What long-range connections look like

Consider a passage where a concept introduced in paragraph one is referenced again in paragraph four. In standard attention, this requires the model to maintain and compare key-value pairs across hundreds of intervening tokens. In Wave Field, the low-frequency head's wave physically propagates the signal from paragraph one to paragraph four. The connection is not computed — it is carried.


High-frequency heads

Head 11 has a learned frequency of ω = 4.27 and damping of α = 1.20. Its wave oscillates rapidly and decays within a few dozen tokens. This head has almost no long-range influence — and it does not need any.

Local grammar is inherently short-range. Subject-verb agreement, article-noun pairing, comma placement, clause boundaries — these patterns rarely span more than 10-20 tokens. A high-frequency, heavily-damped wave kernel is the natural fit. The head attends strongly to immediate neighbors and ignores distant context.


Variable head dimensions

Given that heads naturally specialize into different roles, we tested whether they also benefit from different sizes. The hypothesis: long-range heads need more representational capacity (more dimensions) because they encode complex document-level relationships, while local grammar heads can work with fewer dimensions because their patterns are simpler.

We compared two configurations, keeping the total parameter count approximately equal:

Configuration Heads Total dims Perplexity
Uniform 12 × 64 768 24.7
Variable 4×32 + 4×64 + 4×96 768 24.5

The variable configuration assigns 96 dimensions to the 4 lowest-frequency heads (long-range), 64 dimensions to the 4 mid-frequency heads, and 32 dimensions to the 4 highest-frequency heads (local). The result: equivalent quality. The variable-head model matches the uniform model's perplexity within noise.

This is a useful negative result. It means the architecture is robust to head sizing — the wave parameters dominate the head's behavior, not its dimensionality. You can reallocate dimensions freely without degrading the model.


Why self-organization matters

In standard transformers, head specialization is a well-known phenomenon — some heads attend locally, some attend to specific positions, some appear to track syntax. But this specialization is fragile, hard to predict, and difficult to interpret. Researchers discover it through post-hoc analysis of attention matrices.
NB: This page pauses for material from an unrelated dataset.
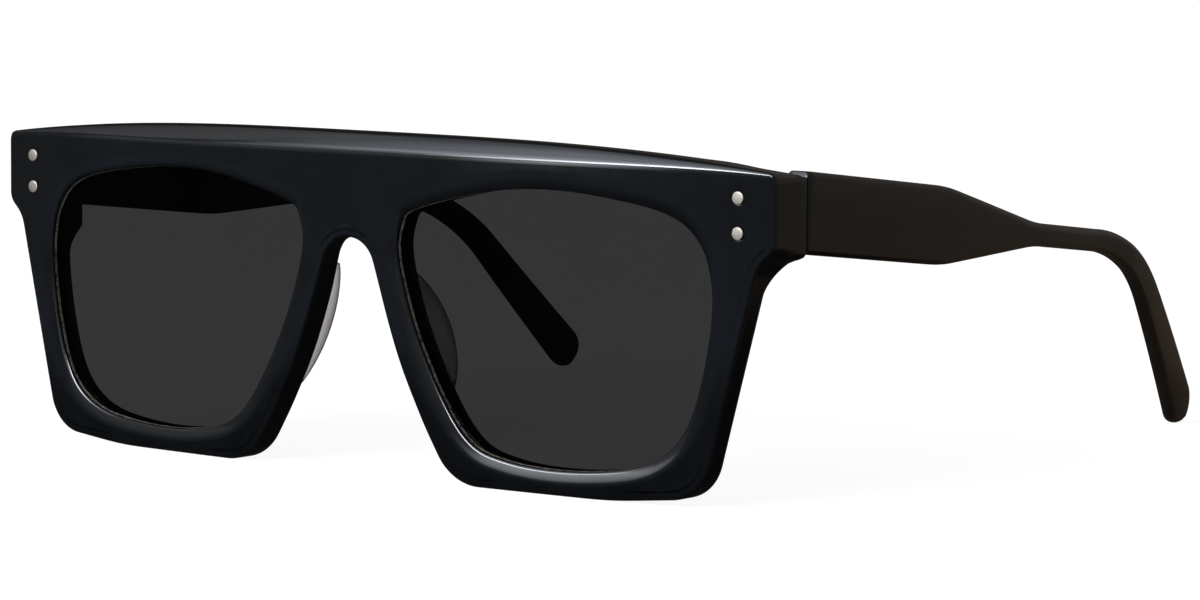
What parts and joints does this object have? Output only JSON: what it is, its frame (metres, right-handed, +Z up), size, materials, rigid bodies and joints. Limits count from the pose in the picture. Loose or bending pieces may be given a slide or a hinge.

In Wave Field, specialization is legible. Each head's role is encoded in three numbers. You can read the frequency and know immediately whether a head is handling long-range or local patterns. You can compare damping values and understand how far each head's influence reaches. The wave parameters are not just a computational mechanism — they are a description of what each head has learned to do.

This legibility has practical consequences. If a model underperforms on long-range tasks, you can inspect the low-frequency heads directly. If local grammar is weak, you can examine the high-frequency heads. The architecture's internal structure is transparent in a way that attention matrices are not.


The physics forces diversity

Two heads with identical wave frequencies would produce identical attention patterns. Gradient descent naturally pushes them apart, because identical heads waste capacity — the loss improves when they differentiate. But the wave parameterization makes this differentiation smooth and continuous. A small change in ω produces a small change in the head's behavior, which produces a small change in the loss. There are no sharp transitions or mode collapses.

This is the advantage of parameterizing attention through physics rather than through learned weight matrices. The inductive bias of wave propagation does not just enable efficient computation — it organizes the model's internal representations into interpretable, specialized components.